'''
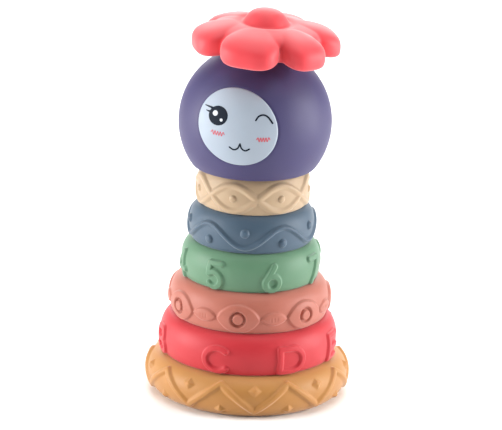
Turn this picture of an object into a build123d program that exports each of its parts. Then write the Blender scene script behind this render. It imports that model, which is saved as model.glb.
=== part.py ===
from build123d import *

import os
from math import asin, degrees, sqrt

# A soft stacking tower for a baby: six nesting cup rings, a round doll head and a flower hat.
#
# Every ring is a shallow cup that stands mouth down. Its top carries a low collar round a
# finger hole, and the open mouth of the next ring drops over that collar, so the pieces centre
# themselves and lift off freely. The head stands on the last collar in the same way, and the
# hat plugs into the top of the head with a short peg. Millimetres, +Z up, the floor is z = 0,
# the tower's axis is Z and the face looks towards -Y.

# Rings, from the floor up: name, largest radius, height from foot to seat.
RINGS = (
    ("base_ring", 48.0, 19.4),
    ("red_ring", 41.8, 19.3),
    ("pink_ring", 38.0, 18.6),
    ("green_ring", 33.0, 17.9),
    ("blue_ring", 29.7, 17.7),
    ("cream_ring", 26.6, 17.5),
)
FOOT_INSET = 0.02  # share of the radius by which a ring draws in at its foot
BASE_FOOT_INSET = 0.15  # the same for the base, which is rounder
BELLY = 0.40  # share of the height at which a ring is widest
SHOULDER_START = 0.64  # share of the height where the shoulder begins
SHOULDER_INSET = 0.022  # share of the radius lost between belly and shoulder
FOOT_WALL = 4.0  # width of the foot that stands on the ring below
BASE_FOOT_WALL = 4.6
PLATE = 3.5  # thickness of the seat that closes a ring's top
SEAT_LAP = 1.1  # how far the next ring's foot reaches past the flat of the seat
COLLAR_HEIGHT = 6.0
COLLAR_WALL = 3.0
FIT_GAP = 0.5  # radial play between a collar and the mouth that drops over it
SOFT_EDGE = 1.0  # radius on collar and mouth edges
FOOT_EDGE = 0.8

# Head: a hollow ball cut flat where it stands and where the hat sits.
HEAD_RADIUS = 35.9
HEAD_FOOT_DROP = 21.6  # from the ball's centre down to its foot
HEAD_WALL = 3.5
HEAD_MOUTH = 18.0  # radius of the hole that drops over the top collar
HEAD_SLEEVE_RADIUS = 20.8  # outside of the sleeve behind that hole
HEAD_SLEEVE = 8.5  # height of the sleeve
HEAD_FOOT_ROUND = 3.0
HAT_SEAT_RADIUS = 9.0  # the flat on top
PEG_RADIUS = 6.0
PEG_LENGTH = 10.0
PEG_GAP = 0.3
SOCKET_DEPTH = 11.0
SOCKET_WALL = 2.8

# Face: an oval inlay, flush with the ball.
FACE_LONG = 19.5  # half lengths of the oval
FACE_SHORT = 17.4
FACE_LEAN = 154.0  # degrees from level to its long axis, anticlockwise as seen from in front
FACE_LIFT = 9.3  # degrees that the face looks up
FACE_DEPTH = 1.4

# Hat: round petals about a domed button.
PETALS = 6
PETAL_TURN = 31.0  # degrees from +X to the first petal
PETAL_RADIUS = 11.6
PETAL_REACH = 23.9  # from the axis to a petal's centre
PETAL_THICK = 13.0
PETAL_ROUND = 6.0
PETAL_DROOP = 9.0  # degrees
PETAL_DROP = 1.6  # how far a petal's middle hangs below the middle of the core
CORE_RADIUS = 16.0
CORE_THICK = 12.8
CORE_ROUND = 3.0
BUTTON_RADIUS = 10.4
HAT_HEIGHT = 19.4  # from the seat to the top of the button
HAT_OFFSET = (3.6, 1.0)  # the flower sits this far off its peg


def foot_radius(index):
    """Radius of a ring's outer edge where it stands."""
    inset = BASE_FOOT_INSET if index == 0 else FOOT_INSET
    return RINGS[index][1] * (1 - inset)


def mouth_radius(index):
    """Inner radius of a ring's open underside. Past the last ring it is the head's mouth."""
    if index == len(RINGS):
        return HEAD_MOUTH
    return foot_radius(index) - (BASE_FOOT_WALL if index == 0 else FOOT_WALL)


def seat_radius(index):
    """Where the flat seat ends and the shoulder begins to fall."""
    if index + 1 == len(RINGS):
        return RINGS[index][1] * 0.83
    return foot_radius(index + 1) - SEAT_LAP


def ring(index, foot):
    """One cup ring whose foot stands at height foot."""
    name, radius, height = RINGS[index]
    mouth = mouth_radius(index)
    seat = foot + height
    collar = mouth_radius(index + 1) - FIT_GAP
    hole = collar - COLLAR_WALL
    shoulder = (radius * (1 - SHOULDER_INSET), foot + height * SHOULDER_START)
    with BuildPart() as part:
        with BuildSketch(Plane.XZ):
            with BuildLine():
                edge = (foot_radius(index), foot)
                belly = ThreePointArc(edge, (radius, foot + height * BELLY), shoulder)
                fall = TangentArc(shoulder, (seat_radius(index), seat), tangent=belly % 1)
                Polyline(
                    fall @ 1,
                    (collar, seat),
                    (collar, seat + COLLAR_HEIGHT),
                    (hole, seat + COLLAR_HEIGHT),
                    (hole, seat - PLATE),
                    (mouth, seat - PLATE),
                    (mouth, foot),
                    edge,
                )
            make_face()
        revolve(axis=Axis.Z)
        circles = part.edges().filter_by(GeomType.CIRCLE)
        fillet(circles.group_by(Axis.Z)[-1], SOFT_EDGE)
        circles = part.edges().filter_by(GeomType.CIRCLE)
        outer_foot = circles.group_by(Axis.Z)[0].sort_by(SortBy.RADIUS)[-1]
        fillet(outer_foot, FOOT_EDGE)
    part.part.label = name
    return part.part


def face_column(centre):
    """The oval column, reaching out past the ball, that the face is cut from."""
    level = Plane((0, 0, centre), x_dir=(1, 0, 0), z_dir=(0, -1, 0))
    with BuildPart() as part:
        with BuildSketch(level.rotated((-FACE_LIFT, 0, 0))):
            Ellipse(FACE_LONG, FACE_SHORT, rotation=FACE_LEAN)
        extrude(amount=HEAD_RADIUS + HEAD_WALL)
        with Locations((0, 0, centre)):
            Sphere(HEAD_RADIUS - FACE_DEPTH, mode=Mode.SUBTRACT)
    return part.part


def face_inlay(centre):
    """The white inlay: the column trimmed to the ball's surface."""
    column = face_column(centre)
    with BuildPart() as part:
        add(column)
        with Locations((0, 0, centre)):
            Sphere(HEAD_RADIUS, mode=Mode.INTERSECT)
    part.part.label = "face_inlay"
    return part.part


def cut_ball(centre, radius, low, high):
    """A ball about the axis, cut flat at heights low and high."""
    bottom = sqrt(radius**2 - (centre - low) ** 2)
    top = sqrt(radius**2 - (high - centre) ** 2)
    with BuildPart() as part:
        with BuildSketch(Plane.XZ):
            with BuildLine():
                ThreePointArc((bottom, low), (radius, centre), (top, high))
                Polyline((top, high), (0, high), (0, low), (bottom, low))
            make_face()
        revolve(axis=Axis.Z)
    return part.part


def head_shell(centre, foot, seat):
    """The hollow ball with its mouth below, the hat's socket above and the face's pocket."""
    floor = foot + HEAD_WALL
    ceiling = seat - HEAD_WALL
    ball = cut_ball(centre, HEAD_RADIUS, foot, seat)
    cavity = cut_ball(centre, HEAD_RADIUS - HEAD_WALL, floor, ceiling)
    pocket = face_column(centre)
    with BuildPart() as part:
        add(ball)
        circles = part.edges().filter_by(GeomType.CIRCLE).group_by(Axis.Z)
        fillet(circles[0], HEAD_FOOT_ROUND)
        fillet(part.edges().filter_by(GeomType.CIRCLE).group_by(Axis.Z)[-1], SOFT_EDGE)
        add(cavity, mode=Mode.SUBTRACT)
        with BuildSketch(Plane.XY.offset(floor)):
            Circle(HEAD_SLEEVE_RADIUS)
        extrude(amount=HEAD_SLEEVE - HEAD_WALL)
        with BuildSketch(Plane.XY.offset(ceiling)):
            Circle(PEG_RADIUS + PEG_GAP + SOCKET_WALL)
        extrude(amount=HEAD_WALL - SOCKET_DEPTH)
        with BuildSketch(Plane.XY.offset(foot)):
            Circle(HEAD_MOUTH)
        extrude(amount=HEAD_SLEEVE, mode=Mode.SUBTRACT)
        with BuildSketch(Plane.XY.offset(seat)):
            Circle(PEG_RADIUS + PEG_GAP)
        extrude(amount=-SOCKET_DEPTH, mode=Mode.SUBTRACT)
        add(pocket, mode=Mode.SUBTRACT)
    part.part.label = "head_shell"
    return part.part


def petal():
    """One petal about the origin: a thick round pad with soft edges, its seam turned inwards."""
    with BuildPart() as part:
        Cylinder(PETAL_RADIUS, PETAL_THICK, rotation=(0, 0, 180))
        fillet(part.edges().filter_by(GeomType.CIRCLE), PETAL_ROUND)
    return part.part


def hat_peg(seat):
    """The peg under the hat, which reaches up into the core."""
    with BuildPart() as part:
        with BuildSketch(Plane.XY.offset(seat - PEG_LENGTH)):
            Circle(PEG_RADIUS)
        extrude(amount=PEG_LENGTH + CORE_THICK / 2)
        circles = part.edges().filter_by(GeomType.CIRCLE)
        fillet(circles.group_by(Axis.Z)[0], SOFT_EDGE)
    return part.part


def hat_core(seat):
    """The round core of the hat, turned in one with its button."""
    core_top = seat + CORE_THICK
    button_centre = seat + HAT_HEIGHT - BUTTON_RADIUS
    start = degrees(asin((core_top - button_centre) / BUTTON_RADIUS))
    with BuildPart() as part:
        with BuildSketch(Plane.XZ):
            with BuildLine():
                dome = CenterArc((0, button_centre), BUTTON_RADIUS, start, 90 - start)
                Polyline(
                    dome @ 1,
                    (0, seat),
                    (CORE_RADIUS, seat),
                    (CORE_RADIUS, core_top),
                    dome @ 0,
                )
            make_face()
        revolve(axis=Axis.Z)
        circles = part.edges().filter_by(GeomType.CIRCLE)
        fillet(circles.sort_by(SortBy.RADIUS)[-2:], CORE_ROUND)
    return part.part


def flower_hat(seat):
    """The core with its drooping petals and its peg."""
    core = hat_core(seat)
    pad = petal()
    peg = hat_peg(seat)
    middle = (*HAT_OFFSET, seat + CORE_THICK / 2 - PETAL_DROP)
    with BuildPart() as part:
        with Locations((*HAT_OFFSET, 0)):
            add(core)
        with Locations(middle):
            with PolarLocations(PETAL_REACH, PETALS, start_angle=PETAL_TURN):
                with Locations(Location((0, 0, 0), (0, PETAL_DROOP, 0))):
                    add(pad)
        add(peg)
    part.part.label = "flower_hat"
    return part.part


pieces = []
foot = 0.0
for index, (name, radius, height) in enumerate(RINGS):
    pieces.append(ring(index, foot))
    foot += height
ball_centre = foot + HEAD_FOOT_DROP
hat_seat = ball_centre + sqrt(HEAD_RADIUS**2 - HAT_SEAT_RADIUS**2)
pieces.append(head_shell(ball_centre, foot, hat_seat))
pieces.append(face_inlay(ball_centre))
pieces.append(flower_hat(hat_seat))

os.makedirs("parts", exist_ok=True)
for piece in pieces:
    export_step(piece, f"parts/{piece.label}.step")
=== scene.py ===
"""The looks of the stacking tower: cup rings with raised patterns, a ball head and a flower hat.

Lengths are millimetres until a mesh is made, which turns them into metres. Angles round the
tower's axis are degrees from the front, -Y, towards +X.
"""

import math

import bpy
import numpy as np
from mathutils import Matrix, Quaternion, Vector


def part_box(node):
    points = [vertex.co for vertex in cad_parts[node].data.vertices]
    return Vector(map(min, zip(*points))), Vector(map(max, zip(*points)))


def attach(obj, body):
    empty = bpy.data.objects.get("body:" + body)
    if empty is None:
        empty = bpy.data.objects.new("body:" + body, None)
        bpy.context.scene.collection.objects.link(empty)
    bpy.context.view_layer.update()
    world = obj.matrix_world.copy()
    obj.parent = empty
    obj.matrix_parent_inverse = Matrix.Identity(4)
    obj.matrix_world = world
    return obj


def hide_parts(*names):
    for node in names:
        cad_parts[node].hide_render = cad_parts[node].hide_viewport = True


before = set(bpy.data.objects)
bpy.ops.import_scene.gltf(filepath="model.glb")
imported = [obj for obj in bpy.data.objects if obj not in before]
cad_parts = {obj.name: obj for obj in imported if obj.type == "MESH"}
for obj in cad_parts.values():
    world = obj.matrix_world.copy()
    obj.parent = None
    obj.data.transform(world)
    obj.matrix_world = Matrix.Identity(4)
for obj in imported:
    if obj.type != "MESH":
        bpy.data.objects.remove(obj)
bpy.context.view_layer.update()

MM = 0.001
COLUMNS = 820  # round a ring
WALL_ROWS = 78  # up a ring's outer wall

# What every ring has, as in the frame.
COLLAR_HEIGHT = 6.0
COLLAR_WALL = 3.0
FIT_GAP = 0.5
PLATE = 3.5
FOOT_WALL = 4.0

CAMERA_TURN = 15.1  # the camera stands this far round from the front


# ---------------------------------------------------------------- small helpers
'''
> Task goal: Set down, without any change, only the lines from the line that holds "pieces = []" through the line that holds "obj.parent = empty", both lines included.

> Exercise result:
pieces = []
foot = 0.0
for index, (name, radius, height) in enumerate(RINGS):
    pieces.append(ring(index, foot))
    foot += height
ball_centre = foot + HEAD_FOOT_DROP
hat_seat = ball_centre + sqrt(HEAD_RADIUS**2 - HAT_SEAT_RADIUS**2)
pieces.append(head_shell(ball_centre, foot, hat_seat))
pieces.append(face_inlay(ball_centre))
pieces.append(flower_hat(hat_seat))

os.makedirs("parts", exist_ok=True)
for piece in pieces:
    export_step(piece, f"parts/{piece.label}.step")
=== scene.py ===
"""The looks of the stacking tower: cup rings with raised patterns, a ball head and a flower hat.

Lengths are millimetres until a mesh is made, which turns them into metres. Angles round the
tower's axis are degrees from the front, -Y, towards +X.
"""

import math

import bpy
import numpy as np
from mathutils import Matrix, Quaternion, Vector


def part_box(node):
    points = [vertex.co for vertex in cad_parts[node].data.vertices]
    return Vector(map(min, zip(*points))), Vector(map(max, zip(*points)))


def attach(obj, body):
    empty = bpy.data.objects.get("body:" + body)
    if empty is None:
        empty = bpy.data.objects.new("body:" + body, None)
        bpy.context.scene.collection.objects.link(empty)
    bpy.context.view_layer.update()
    world = obj.matrix_world.copy()
    obj.parent = empty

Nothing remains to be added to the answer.